There has been much debate about how the goal of developing the less developed regions - the Border, midlands and the west (BMW) - can be achieved. The plan appears to attempt to steer a middle road, promising to develop existing regional "gateways", to invest in creating additional gateways - to be identified in a national spatial strategy - and to spread the benefits to "other smaller urban and rural centres".

This strategy will be elaborated in the full text of the plan and in the national spatial strategy. However, the general approach is to invest in improving the infrastructure of the BMW region, try to attract more foreign direct investment to them and strengthen the indigenous sector - including tourism and fisheries. In addition, money will be spent on promoting farm based enterprises and the problem of rural poverty.

The actual amount of cash going to the south and east regions - at £26.8 billion - is greater than the £13.8 billion being spent in the Border, midlands and the west region. But per head of population the investment in the BMW region is £14,333, compared to £10,050 in the rest of the State.

The problem for policymakers is that regional development will not happen quickly. In many parts of the State, the chicken of infrastructural investment will have to come before the egg of additional foreign direct investment. And the appropriate strategy to be adopted remains open to debate.

The focus for the south and east region is, of necessity, different and designed to complement the regional strategy. Substantial investment will go to improving public transport in the Dublin area, including completing the Luas project including the underground section in the inner city and implementing the other recommendations of the Dublin Transportation Initiative.
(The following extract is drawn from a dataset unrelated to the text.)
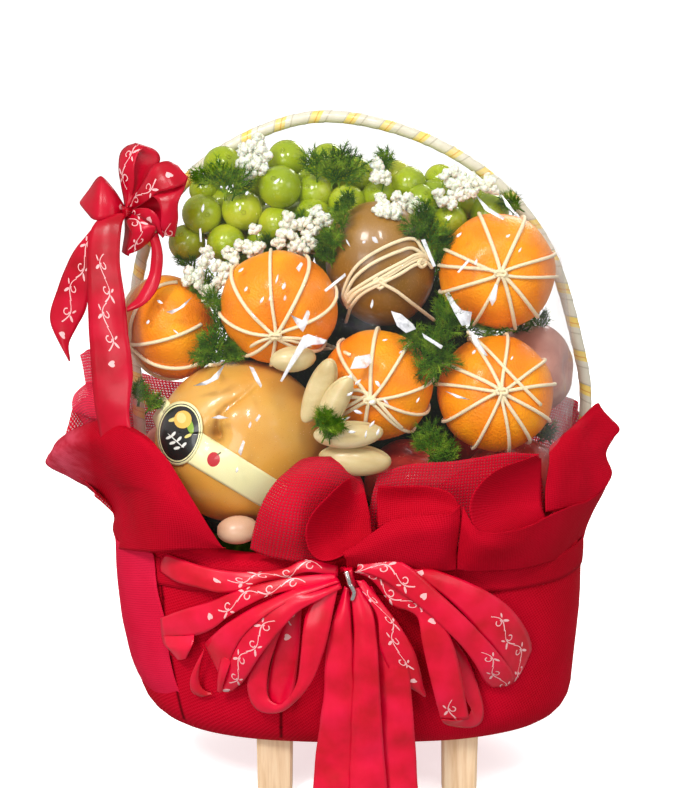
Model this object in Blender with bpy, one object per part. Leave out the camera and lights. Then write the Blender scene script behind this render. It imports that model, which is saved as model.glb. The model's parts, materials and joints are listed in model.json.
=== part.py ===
"""Fruit gift basket: a cloth-wrapped oval tub on four feet, with an arched handle, a ruffled cloth
collar, two satin bows and a film-covered heap of tied mandarins, pear, grapes, apples and greens.

Blender 4.5.  Lengths below are millimetres and become metres in the meshes.
+Z is up, -Y is the front.  The origin is the centre of the whole basket's box on the ground.
"""
import math
import random

import bmesh
import bpy
from mathutils import Matrix, Vector

MM = 0.001
GAP = 0.3                       # air between pieces that touch
FRAME_SHIFT = (14.4, -2.2, 0.0)  # from the tub's centre to the centre of the whole box

# ---- tub, feet and bed -----------------------------------------------------------------------
FOOT_HEIGHT = 40.0
TUB_TOP = 162.0
TUB_RIM = (151.0, 104.0)        # half width, half depth at the tied waist
TUB_FLOOR = (139.0, 93.0)
TUB_FLOOR_OFFSET = 6.0          # the floor sits a little to the right of the rim
TUB_POWER = 2.5                 # squareness of the oval
TUB_EDGE = 20.0                 # round of the lower edge
TUB_SWELL = 0.35                # how far the sides belly out between floor and rim
TUB_SIDES = 36
TUB_LEVELS = [0.0, 3.0, 9.0, 20.0, 55.0, TUB_TOP - FOOT_HEIGHT]
FOOT_SIZE = (22.0, 14.0)
FOOT_CHAMFER = 1.5
FOOT_PLACES = [(-48.0, -66.0), (70.0, -66.0), (-48.0, 66.0), (70.0, 66.0)]
BED_SIZE = (126.0, 88.0)
BED_TOP = 169.0
BED_BEVEL = 3.0
CORE_CENTRE = (-2.0, 8.0)
CORE_RINGS = [                  # height, half width, half depth of the block of greens
    (BED_TOP - 3.0, 74, 11), (215, 70, 11), (262, 80, 9), (300, 76, 8), (318, 66, 6),
]

# ---- handle: centre line of the arch in the plane Y = HANDLE_Y, as (X, Z) ----------------------
HANDLE_Y = 16.0
HANDLE_RADIUS = 3.8
HANDLE_SIDES = 6
HANDLE_STEPS = 3                # tube sections between two listed places
HANDLE_ARCH = [
    (-136, 163), (-139, 225), (-141, 290), (-130, 347), (-99, 388), (-56, 414), (-11, 423),
    (46, 410), (95, 380), (129, 336), (149, 275), (155, 230), (146, 163),
]

# ---- large fruit: centre, direction of the fruit's pole, equator radius, pole radius -----------
FRUITS = {
    "mandarin_1": ((-114, -22, 293), (-0.86, -0.42, -0.30), 33.5, 28.0),
    "mandarin_2": ((-44, -54, 311), (-0.04, -1.0, -0.40), 36.5, 31.0),
    "mandarin_3": ((91.5, -38, 331), (0.0, -1.0, 0.12), 36.5, 31.0),
    "mandarin_4": ((16.5, -68, 265), (-0.15, -1.0, -0.10), 34.5, 30.0),
    "mandarin_5": ((90, -64, 259), (0.05, -1.0, 0.25), 36.0, 30.0),
    "red_fruit_1": ((117, -1, 262), (0.9, -0.4, 0.1), 30.0, 28.0),
    "red_fruit_2": ((39, -52, 199), (0.1, -0.3, 1.0), 30.0, 27.0),
    "red_fruit_3": ((104, -46, 198), (0.1, -0.5, 1.0), 31.0, 28.0),
    "plum_1": ((-119, -8, 211), (0.0, -1.0, 0.3), 16.0, 15.0),
    "plum_2": ((-69, -88, 179.5), (1.0, 0.0, 0.1), 9.0, 13.0),
    "mandarin_6": ((-40, 54, 271), (0.0, 1.0, 0.2), 35.0, 31.0),
    "mandarin_7": ((44, 54, 269), (0.0, 1.0, 0.2), 35.5, 31.0),
    "red_fruit_4": ((-78, 50, 204), (-0.2, 0.4, 1.0), 33.0, 30.0),
    "red_fruit_5": ((0, 56, 203), (0.0, 0.3, 1.0), 33.5, 30.0),
    "red_fruit_6": ((78, 48, 204), (0.2, 0.4, 1.0), 33.0, 30.0),
}
PEAR_CENTRE = (-68.5, -50.5, 225)
PEAR_SEMI = (54.0, 45.0, 51.5)
BROWN_CENTRE = (19, -31, 335)
BROWN_SEMI = (34.0, 27.0, 39.5)
BROWN_TILT = math.radians(-14)
STEM_WAY = Vector((-0.42, -0.88, -0.02)).normalized()   # where the pear's stalk end looks
STEM_HOLLOW = (0.10, 0.28)      # depth as a share of the radius, and spread
CREASE_WAY = (0.62, 0.78)       # the pear's crease runs up and to the right from the stalk end
CREASE_LENGTH = 0.9
CREASE_DEPTH = 0.05
CREASE_SPREAD = 0.13
FRUIT_SHAPE = {                 # dimple at the pole, sides, rows
    "mandarin": (1.5, 13, 8), "red_fruit": (5.0, 12, 7), "plum": (0.0, 9, 5),
}
DIMPLE_SPREAD = 0.35

TIE_SPOKES = {                  # spokes of each cord tie, in degrees round the knot
    "mandarin_1": (8, 62, 118, 170, 214, 262, 318),
    "mandarin_2": (20, 62, 98, 140, 182, 228, 262, 318),
    "mandarin_3": (12, 40, 66, 112, 160, 182, 204, 244, 290, 330),
    "mandarin_4": (8, 50, 92, 128, 176, 212, 262, 310, 338),
    "mandarin_5": (12, 38, 82, 112, 150, 170, 204, 246, 282, 300, 332),
    "mandarin_6": (15, 75, 135, 195, 255, 315),
    "mandarin_7": (0, 60, 120, 180, 240, 300),
}
CORD_WIDTH = 2.4
CORD_HEIGHT = 1.5
CORD_LIFT = 0.9                 # underside of the cords above the skin
TIE_STEPS = 4                   # sections of one spoke
TIE_START = 0.13                # the spokes begin and end at these angles from the knot
TIE_END = math.radians(90)
TIE_KNOT = (1.2, 5.6)           # height of the knot's underside and top above the skin
BAND_SWEEP = (28, 150)          # degrees the brown fruit's band of cords runs over
BAND_HALF = 0.2
BAND_LEAN = math.radians(52)
BAND_STEPS = 8

# ---- grapes: the front ones by place, the rest by a rule on the core ---------------------------
GRAPE_RADIUS = 13.0
GRAPE_CORE = ((-6, 16, 355), (91.0, 25.0, 24.0))
FRONT_GRAPES = [
    (-41, -4, 397), (-45, -18, 379), (-69, -14, 366), (-95, -12, 363), (-101, -4, 345),
    (-80, -14, 343), (-52, -14, 354), (-22, -8, 378), (-22, -12, 360), (-88, 4, 384),
    (32, -2, 384), (19, -8, 372), (45, -8, 371), (3, -8, 388), (61, -2, 381), (64, -10, 358),
    (84, -4, 364), (-65, 4, 387), (-20, 8, 396),
]
BACK_GRAPES = 6
BACK_TRIES = 4000
GRAPE_SPACING = 21.0
GRAPE_AIR = 0.6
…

A major programme aimed at addressing social exclusion will see £5 billion of the £10 billion investment in employment and human resources going to an "employability" programme aimed at areas such as the long-term unemployed, early school leavers and those made redundant. This is a change of focus from the previous programmes, where the bulk of resources went on building up mainstream education and training, though considerable resources will still be applied in this area, particularly aimed at technological areas.

Some £3 billion of the money will come from the EU and a minimum of £1.6 billion from public-private partnerships. We have the money to pay for the rest ourselves - provided growth remains strong.

The question now is whether we can carry it through.